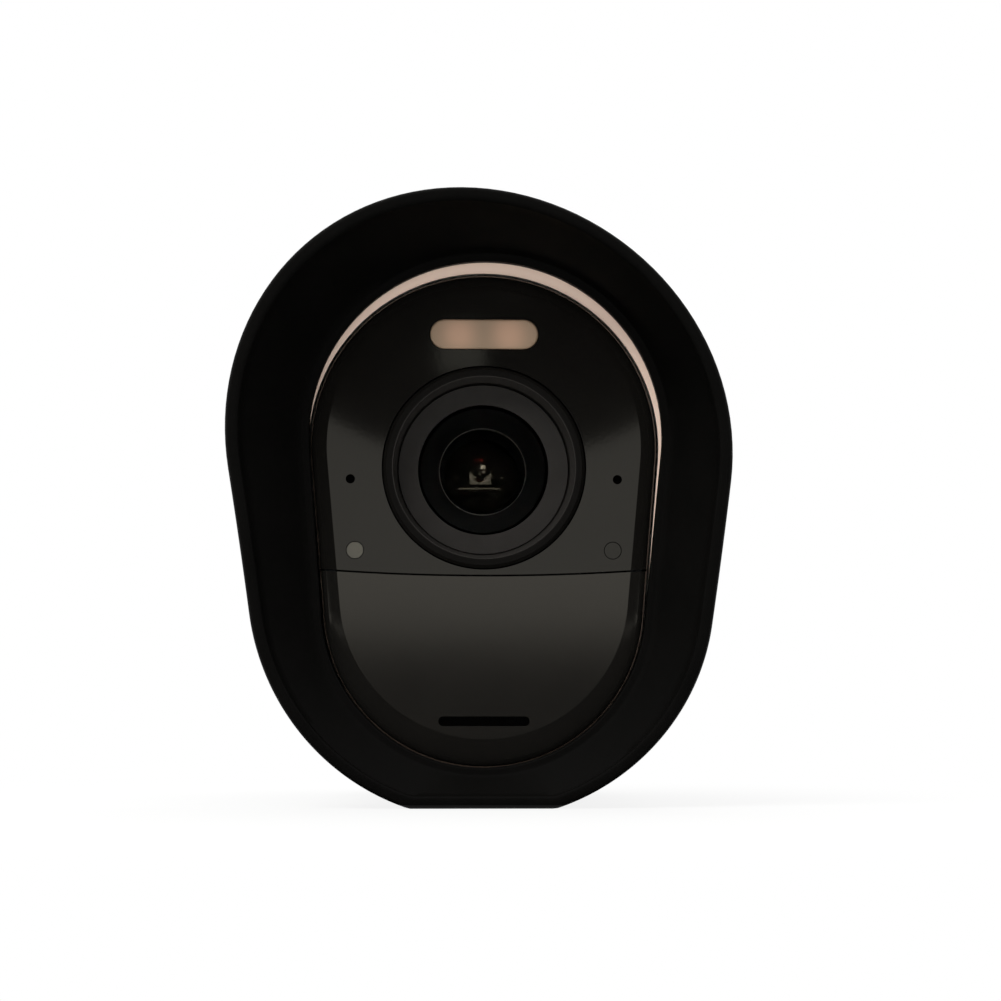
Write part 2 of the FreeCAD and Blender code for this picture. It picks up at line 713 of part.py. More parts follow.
def lower_faceplate():
    """The plate that the motion sensor looks through, with the speaker's slot."""
    slot = pill(SLOT_LENGTH, SLOT_HEIGHT, -FAR, FAR, SPEAKER_Z)
    return face_form().common(beside_split(-1)).cut(slot)


def lens_trim_ring():
    """The black ring round the lens well, falling inwards."""
    front = -FACE_PROUD - TRIM_PROUD
    round_off = TRIM_PROUD
    profile = [
        (TRIM_OUTER_R, front + round_off),
        (TRIM_OUTER_R - round_off, front),
        (TRIM_OUTER_R - round_off - TRIM_FLAT, front),
        (TRIM_INNER_R, TRIM_STEP_Y),
        (TRIM_INNER_R, OPTIC_SEAT_Y),
        (TRIM_OUTER_R, OPTIC_SEAT_Y),
    ]
    return turned(profile)


def lens_bezel_ring():
    """The grey dished ring that frames the lens window."""
    profile = [
        (BEZEL_OUTER_R, BEZEL_FRONT_Y),
        (BEZEL_INNER_R, BEZEL_FRONT_Y + BEZEL_SLOPE),
        (BEZEL_INNER_R, OPTIC_SEAT_Y),
        (BEZEL_OUTER_R, OPTIC_SEAT_Y),
    ]
    return turned(profile)


def lens_window():
    return disc(WINDOW_R, WINDOW_SEAT_Y - WINDOW_THICK, WINDOW_SEAT_Y)


def lens_barrel():
    """The barrel with its funnel and the flange that the rings sit on."""
    rear_bore_r = REAR_LENS_R + GLASS_CLEARANCE
    profile = [
        (WINDOW_R, WINDOW_SEAT_Y),
        (BAFFLE_TOP_R, WINDOW_SEAT_Y),
        (BORE_R, BORE_FRONT_Y),
        (BORE_R, BORE_STEP_Y),
        (rear_bore_r, BORE_STEP_Y),
        (rear_bore_r, BARREL_BACK_Y),
        (BARREL_R, BARREL_BACK_Y),
        (BARREL_R, FRAME_Y),
        (TRIM_OUTER_R, FRAME_Y),
        (TRIM_OUTER_R, OPTIC_SEAT_Y),
        (WINDOW_R, OPTIC_SEAT_Y),
    ]
    return turned(profile)


def lens_element(r, y, bulge, thick):
    """A lens with a domed front and a flat back, its edge at y."""
    dome_r = (r**2 + bulge**2) / (2 * bulge)
    half_angle = math.asin(r / dome_r) / 2
    apex = V(0, y - bulge, LENS_HEIGHT)
    rim = V(r, y, LENS_HEIGHT)
    halfway = apex + V(dome_r * math.sin(half_angle), dome_r * (1 - math.cos(half_angle)), 0)
    back = [rim, V(r, y + thick, LENS_HEIGHT), V(0, y + thick, LENS_HEIGHT), apex]
    crown = Part.Arc(apex, halfway, rim).toShape()
    return spun(Part.Wire([crown] + Part.makePolygon(back).Edges))


def front_lens():
    y = BORE_FRONT_Y + GLASS_CLEARANCE
    return lens_element(BORE_R - GLASS_CLEARANCE, y, FRONT_LENS_BULGE, FRONT_LENS_THICK)


def rear_lens():
    return lens_element(REAR_LENS_R, REAR_LENS_Y, FRONT_LENS_BULGE / 2, REAR_LENS_THICK)


def lens_square(half, y0, y1):
    """A square block on the lens axis."""
    return box(-half, half, y0, y1, LENS_HEIGHT - half, LENS_HEIGHT + half)


def sensor_holder():
    """The square block that joins the barrel to the sensor's board."""
    y0 = SENSOR_BOARD_Y - HOLDER_DEPTH
    room = lens_square(HOLDER_HALF - HOLDER_WALL, BARREL_BACK_Y, SENSOR_BOARD_Y)
    bore = disc(BARREL_R, y0, BARREL_BACK_Y)
    return lens_square(HOLDER_HALF, y0, SENSOR_BOARD_Y).cut([room, bore])


def image_sensor():
    return lens_square(SENSOR_HALF, SENSOR_BOARD_Y - SENSOR_THICK, SENSOR_BOARD_Y)


def sensor_board():
    return lens_square(HOLDER_HALF, SENSOR_BOARD_Y, SENSOR_BOARD_Y + BOARD_THICK)


def spotlight_lens():
    """The frosted window of the spotlight, held by a flange behind the plate."""
    length = PILL_LENGTH - 2 * PLATE_CLEARANCE
    height = PILL_HEIGHT - 2 * PLATE_CLEARANCE
    window = pill(length, height, PILL_FRONT_Y, FACE_BACK, PILL_Z)
    window = window.makeFillet(PILL_PROUD, edges_where(window, lambda p: p.y < -FACE_PROUD))
    margin = 2 * PILL_FLANGE
    flange_back = FACE_BACK + PILL_FLANGE_THICK
    flange = pill(length + margin, height + margin, FACE_BACK, flange_back, PILL_Z)
    return window.fuse(flange).removeSplitter()


def spotlight_board():
    x = LED_BOARD_HALF
    z = PILL_HEIGHT / 2 + PILL_FLANGE
    return box(-x, x, FRAME_Y - LED_BOARD_THICK, FRAME_Y, PILL_Z - z, PILL_Z + z)


def spotlight_leds():
    s = LED_HALF
    y1 = FRAME_Y - LED_BOARD_THICK
    places = [side * LED_X for side in SIDES]
    chips = [box(x - s, x + s, y1 - LED_THICK, y1, PILL_Z - s, PILL_Z + s) for x in places]
    return Part.makeCompound(chips)


def microphones():
    """The two capsules behind their holes."""
    y1 = FACE_BACK + MIC_THICK
    return Part.makeCompound([disc(MIC_R, FACE_BACK, y1, side * MIC_X, MIC_Z) for side in SIDES])


def light_pipe(side):
    """A clear rod from the frame to the face."""
    return disc(DOT_R, -FACE_PROUD + DOT_SINK, FRAME_Y, side * DOT_X, DOT_Z)


def speaker_mesh():
    length = SLOT_LENGTH + 2 * MESH_MARGIN
    height = SLOT_HEIGHT + 2 * MESH_MARGIN
    return pill(length, height, FACE_BACK, FACE_BACK + MESH_THICK, SPEAKER_Z)


def speaker():
    y0 = FACE_BACK + MESH_THICK + INNER_GAP
    return pill(SPEAKER_LENGTH, SPEAKER_HEIGHT, y0, FRAME_Y, SPEAKER_Z)


def motion_sensor():
    """The sensor's can on its base."""
    z = LENS_HEIGHT - MOTION_DROP
    base = disc(MOTION_BASE_R, FRAME_Y - MOTION_BASE_THICK, FRAME_Y, z=z)
    return base.fuse(disc(MOTION_CAN_R, FACE_BACK + INNER_GAP, FRAME_Y, z=z)).removeSplitter()


def post_places():
    """Where the chassis's four posts stand, near its wall."""
    places = []
    for centre_z, r, up in ((INSIDE.top_z, INSIDE.top_r, 1), (INSIDE.low_z, INSIDE.low_r, -1)):
        reach = r * POST_REACH
        z = centre_z + up * reach * math.sin(POST_ANGLE)
        places += [(side * reach * math.cos(POST_ANGLE), z) for side in SIDES]
    return places


def front_frame():
    """The inner plate that carries what lies behind the face."""
    plate = INSIDE.grown(-FRAME_GAP).prism(FRAME_Y, FRAME_BACK_Y)
    holes = [disc(BARREL_R + GLASS_CLEARANCE, -FAR, FAR)]
    holes += [disc(SCREW_R, -FAR, FAR, x, z) for x, z in post_places()]
    return plate.cut(holes)


def frame_screws():
    """Four screws through the frame into the chassis's posts."""
    screws = []
    for x, z in post_places():
        head = disc(SCREW_HEAD_R, FRAME_Y - SCREW_HEAD_THICK, FRAME_Y, x, z)
        shaft = disc(SCREW_R, FRAME_Y, FRAME_Y + SCREW_LENGTH, x, z)
        screws.append(head.fuse(shaft).removeSplitter())
    return Part.makeCompound(screws)


def battery_contacts():
    """A row of spring pins from the main board through the bulkhead to the battery."""
    middle = (PIN_CONTACT_COUNT - 1) / 2
    places = [(i - middle) * PIN_CONTACT_SPACING for i in range(PIN_CONTACT_COUNT)]
    pins = [disc(PIN_CONTACT_R, MAIN_BOARD_BACK_Y, BATTERY_Y, x, BATTERY_Z) for x in places]
    return Part.makeCompound(pins)


def chassis_form(egg, y0):
    end_angle = math.asin((CHASSIS_END_Y - SHOULDER_Y) / DOME_LENGTH)
    return straight_form(egg, y0, end_angle)


def chassis():
    """The tub behind the face: a front room for the optics, a bulkhead and a battery bay."""
    x = CHANNEL_HALF + CHASSIS_WALL
    cover_front = CHANNEL_FRONT_Y - CHASSIS_WALL
    cover = box(-x, x, cover_front, 2 * FAR, -FAR, CHANNEL_ROOF_Z + CHASSIS_WALL)
    channel = box(-CHANNEL_HALF, CHANNEL_HALF, CHANNEL_FRONT_Y, 2 * FAR, -FAR, CHANNEL_ROOF_Z)
    front_room = INSIDE.prism(FACE_BACK, BULKHEAD_Y).cut(cover)
    battery_bay = chassis_form(INSIDE, BULKHEAD_Y + CHASSIS_WALL).cut(cover)
    whole = chassis_form(CHASSIS, FACE_BACK)
    posts = [disc(POST_R, FRAME_BACK_Y, BULKHEAD_Y, px, pz) for px, pz in post_places()]
    for up in SIDES:
        z = LENS_HEIGHT + up * STANDOFF_RISE
        posts += [disc(STANDOFF_R, MAIN_BOARD_BACK_Y, BULKHEAD_Y, s * STANDOFF_X, z) for s in SIDES]
    tub = whole.cut([front_room, battery_bay, channel])
    tub = tub.fuse([solid.common(whole) for solid in posts])
    ridge = CHASSIS.grown(1).prism(SEAL_Y, SEAL_Y + SEAL_THICK)
    groove = ridge.cut(CHASSIS.grown(-SEAL_DEPTH).prism(SEAL_Y, SEAL_Y + SEAL_THICK))
    return tub.cut([groove, frame_screws(), battery_contacts()])


def seal_ring():
    """The rubber seal in the groove round the chassis."""
    outside = MOUTH.grown(-SEAL_CLEARANCE).prism(SEAL_Y, SEAL_Y + SEAL_THICK)
    return outside.cut(CHASSIS.grown(-SEAL_DEPTH).prism(SEAL_Y, SEAL_Y + SEAL_THICK))


def main_board():
    """The main board on its standoffs, notched round the posts."""
    board = INSIDE.grown(-INNER_GAP).prism(MAIN_BOARD_Y, MAIN_BOARD_BACK_Y)
    x = CHANNEL_HALF + CHASSIS_WALL + INNER_GAP
    below = box(-x, x, -FAR, FAR, -FAR, CHANNEL_ROOF_Z + CHASSIS_WALL + INNER_GAP)
    notches = [disc(POST_R + INNER_GAP, -FAR, FAR, px, pz) for px, pz in post_places()]
    return board.cut([below] + notches)


def battery():
    """The rechargeable pack."""
    x = BATTERY_HALF
    z = BATTERY_HEIGHT / 2
    y1 = BATTERY_Y + BATTERY_LENGTH
    return rounded_box(
        -x, x, BATTERY_Y, y1, BATTERY_Z - z, BATTERY_Z + z, BATTERY_CORNER_R, Y_AXIS
    )


def main():
    os.makedirs("parts", exist_ok=True)
    nodes = {
        "silicone_case": silicone_case(),
        "housing_shell": housing_shell(),
        "tripod_insert": tripod_insert(),
        "magnet_plate": magnet_plate(),
        "lever_pin": lever_pin(),
        "release_lever": release_lever(),
        "charging_port": charging_port(),
        "charging_contacts": charging_contacts(),
        "port_board": port_board(),
        "pairing_switch": pairing_switch(),
        "pairing_button": pairing_button(),
        "upper_faceplate": upper_faceplate(),
        "lower_faceplate": lower_faceplate(),
        "lens_trim_ring": lens_trim_ring(),
        "lens_bezel_ring": lens_bezel_ring(),
        "lens_window": lens_window(),
        "lens_barrel": lens_barrel(),
        "front_lens": front_lens(),
        "rear_lens": rear_lens(),
        "sensor_holder": sensor_holder(),
        "image_sensor": image_sensor(),
        "sensor_board": sensor_board(),
        "spotlight_lens": spotlight_lens(),
        "spotlight_board": spotlight_board(),
        "spotlight_leds": spotlight_leds(),
        "microphones": microphones(),
        "status_light_pipe": light_pipe(-1),
        "light_sensor_window": light_pipe(1),
        "speaker_mesh": speaker_mesh(),
        "speaker": speaker(),
        "motion_sensor": motion_sensor(),
        "front_frame": front_frame(),
        "frame_screws": frame_screws(),
        "chassis": chassis(),
        "seal_ring": seal_ring(),
        "main_board": main_board(),
        "battery_contacts": battery_contacts(),
        "battery": battery(),
    }
    for name, shape in nodes.items():
        print(name, shape.isValid(), len(shape.Solids), round(shape.Volume, 1))
        shape.exportStep(f"parts/{name}.step")


main()
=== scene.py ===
"""The looks of a silicone camera case on its battery camera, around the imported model.

The sections follow the object as it is put together, from the case inwards. Lengths are in metres.
"""

import math

import bpy
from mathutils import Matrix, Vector


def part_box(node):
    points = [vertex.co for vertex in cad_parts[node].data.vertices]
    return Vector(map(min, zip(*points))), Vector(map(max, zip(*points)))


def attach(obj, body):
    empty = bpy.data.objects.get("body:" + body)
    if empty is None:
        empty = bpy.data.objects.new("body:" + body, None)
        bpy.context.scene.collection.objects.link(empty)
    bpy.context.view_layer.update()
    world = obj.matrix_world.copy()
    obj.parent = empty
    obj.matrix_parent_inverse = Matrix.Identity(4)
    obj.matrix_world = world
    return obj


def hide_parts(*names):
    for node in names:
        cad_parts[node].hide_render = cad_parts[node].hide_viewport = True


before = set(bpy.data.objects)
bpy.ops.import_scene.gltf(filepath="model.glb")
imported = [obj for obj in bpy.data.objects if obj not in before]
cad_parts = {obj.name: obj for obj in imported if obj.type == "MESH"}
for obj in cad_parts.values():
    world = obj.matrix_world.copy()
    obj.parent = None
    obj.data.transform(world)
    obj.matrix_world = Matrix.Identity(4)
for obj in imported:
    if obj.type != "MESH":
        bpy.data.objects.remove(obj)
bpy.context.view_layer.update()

# The silicone case.
# One moulding of soft black silicone rubber: sleeve, flared hood, lip round the face, flat foot
# and a window underneath. It is stretched over the camera, and its hood hangs a little askew.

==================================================

◆ **Your goal**
Beginning with the line containing "for name, shape" and ending with the line containing "bpy.data.objects.remove(obj)", extract those lines exactly from the listing above, and only those.

◆ **Reply**
    for name, shape in nodes.items():
        print(name, shape.isValid(), len(shape.Solids), round(shape.Volume, 1))
        shape.exportStep(f"parts/{name}.step")


main()
=== scene.py ===
"""The looks of a silicone camera case on its battery camera, around the imported model.

The sections follow the object as it is put together, from the case inwards. Lengths are in metres.
"""

import math

import bpy
from mathutils import Matrix, Vector


def part_box(node):
    points = [vertex.co for vertex in cad_parts[node].data.vertices]
    return Vector(map(min, zip(*points))), Vector(map(max, zip(*points)))


def attach(obj, body):
    empty = bpy.data.objects.get("body:" + body)
    if empty is None:
        empty = bpy.data.objects.new("body:" + body, None)
        bpy.context.scene.collection.objects.link(empty)
    bpy.context.view_layer.update()
    world = obj.matrix_world.copy()
    obj.parent = empty
    obj.matrix_parent_inverse = Matrix.Identity(4)
    obj.matrix_world = world
    return obj


def hide_parts(*names):
    for node in names:
        cad_parts[node].hide_render = cad_parts[node].hide_viewport = True


before = set(bpy.data.objects)
bpy.ops.import_scene.gltf(filepath="model.glb")
imported = [obj for obj in bpy.data.objects if obj not in before]
cad_parts = {obj.name: obj for obj in imported if obj.type == "MESH"}
for obj in cad_parts.values():
    world = obj.matrix_world.copy()
    obj.parent = None
    obj.data.transform(world)
    obj.matrix_world = Matrix.Identity(4)
for obj in imported:
    if obj.type != "MESH":
        bpy.data.objects.remove(obj)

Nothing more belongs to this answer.